Advanced Modeling and Simulation of Multilayer Spin-Transfer Torque Magnetoresistive Random Access Memory with Interface Exchange Coupling.

Abstract

In advancing the study of magnetization dynamics in STT-MRAM devices, we employ the spin drift-diffusion model to address the back-hopping effect. This issue manifests as unwanted switching either in the composite free layer or in the reference layer in synthetic antiferromagnets-a challenge that becomes more pronounced with device miniaturization. Although this miniaturization aims to enhance memory density, it inadvertently compromises data integrity.
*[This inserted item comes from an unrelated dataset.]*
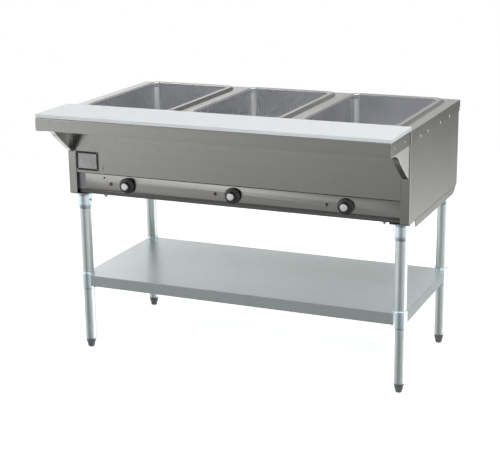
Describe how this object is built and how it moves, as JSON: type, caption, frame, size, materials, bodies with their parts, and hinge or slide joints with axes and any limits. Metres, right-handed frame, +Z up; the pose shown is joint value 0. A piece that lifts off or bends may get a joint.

Parallel to this examination, our investigation of the interface exchange coupling within multilayer structures unveils critical insights into the efficacy and dependability of spintronic devices. We particularly scrutinize how exchange coupling, mediated by non-magnetic layers, influences the magnetic interplay between adjacent ferromagnetic layers, thereby affecting their magnetic stability and domain wall movements. This investigation is crucial for understanding the switching behavior in multi-layered structures. Our integrated methodology, which uses both charge and spin currents, demonstrates a comprehensive understanding of MRAM dynamics. It emphasizes the strategic optimization of exchange coupling to improve the performance of multi-layered spintronic devices. Such enhancements are anticipated to encourage improvements in data retention and the write/read speeds of memory devices. This research, thus, marks a significant leap forward in the refinement of high-capacity, high-performance memory technologies.